Hot Pepper   A kind of sauce. This sauce is only mentioned in the title of the recipe "Fresh leg of pork grilled with leeks, eaten with Hot Pepper", which is then not given.

Hot Sauce   A kind of sauce. The recipe is in Le Viandier as part of the recipe "Fresh lamprey with Hot Sauce".

hot water pastries   Pastry which is first poached in water, then baked in the oven (Montagne).

houdons   A kind of stew, otherwise untranslatable (Godefroy).

Jance   A kind of sauce, otherwise untranslatable. Recipes for Cow's Milk Jance, Garlic Jance, and Ginger Jance are in Additional Recipes. Jance alone probably means Ginger Jance (Power).

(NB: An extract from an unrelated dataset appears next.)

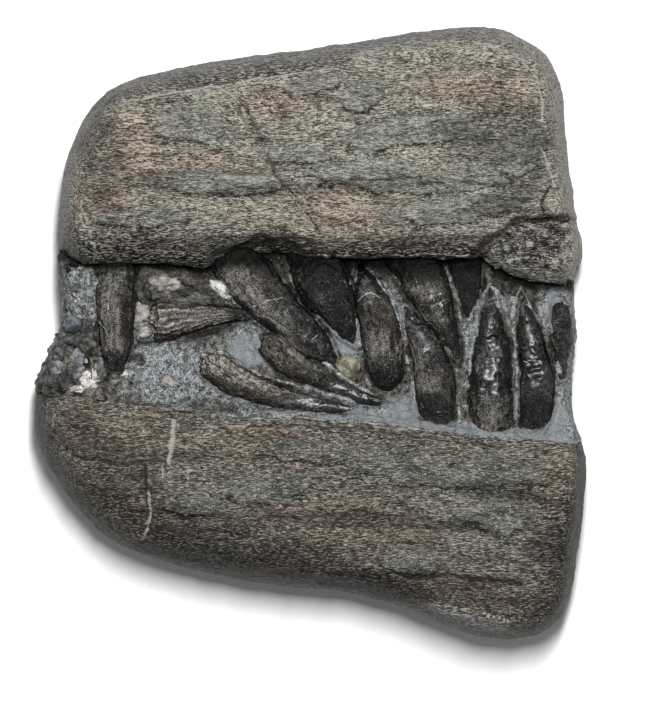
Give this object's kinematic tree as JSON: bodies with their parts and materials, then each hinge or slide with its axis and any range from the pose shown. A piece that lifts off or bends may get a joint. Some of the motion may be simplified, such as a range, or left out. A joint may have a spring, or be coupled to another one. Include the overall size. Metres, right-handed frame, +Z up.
{
  "type": "fossil ichthyosaur jaw",
  "caption": "Fossil ichthyosaur jaw section: upper and lower jaw bones with a strip of rock between them, cut back to show pointed teeth, lying on its worn back.",
  "frame": {"origin": "middle of the underside of the whole block, on the floor it lies on", "axes": "+X to the right along the jaws, +Y towards the top of the upper jaw, +Z up, towards whoever looks down on the teeth"},
  "size_m": [0.2, 0.2222, 0.0606],
  "materials": {
    "bone": "matte",
    "rock": "matte",
    "tooth": "satin",
    "nodule": "matte"
  },
  "bodies": {
    "root": {"upper_jaw": "bone", "lower_jaw": "bone", "matrix": "rock", "loose_tooth_long": "tooth", "loose_tooth_short": "tooth", "loose_tooth_upright": "tooth", "loose_root": "tooth", "nodule_round": "nodule", "nodule_oval": "nodule", "nodule_edge": "nodule"}
  },
  "joints": []
}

lard   To dress for roasting with threads of pork fat sewn into the meat.

lettuces   Pastries made, perhaps with several layers of crust, so as to resemble lettuces. See also 'ears'.

livers   A common thickening (often chicken livers) (see also almonds, blood, bread and eggs).

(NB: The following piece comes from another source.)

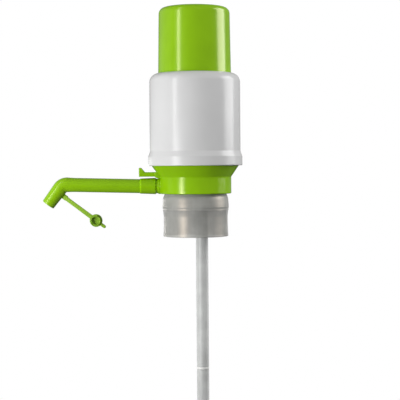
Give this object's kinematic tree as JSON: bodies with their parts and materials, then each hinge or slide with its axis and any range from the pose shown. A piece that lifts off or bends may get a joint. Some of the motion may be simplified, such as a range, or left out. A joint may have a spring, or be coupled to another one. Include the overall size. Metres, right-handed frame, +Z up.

long pepper   A kind of pepper usually considered inferior to black pepper (Grieve).

lorey   An adjective qualifying a dish, otherwise untranslatable (OED). Perhaps from the district of Lorraine. The modern equivalent is the French roussette (Montagne).

mangonel   A medieval engine of war (OED). The usage is puzzling. It might indicate a subtlety depicting a siege in miniature; or it might merely signify food in the form of a cylinder ('mangle'). See also 'motte'.

mastic thyme   A herb (Thymus mastichina). Also called herb mastic or Spanish wood marjoram.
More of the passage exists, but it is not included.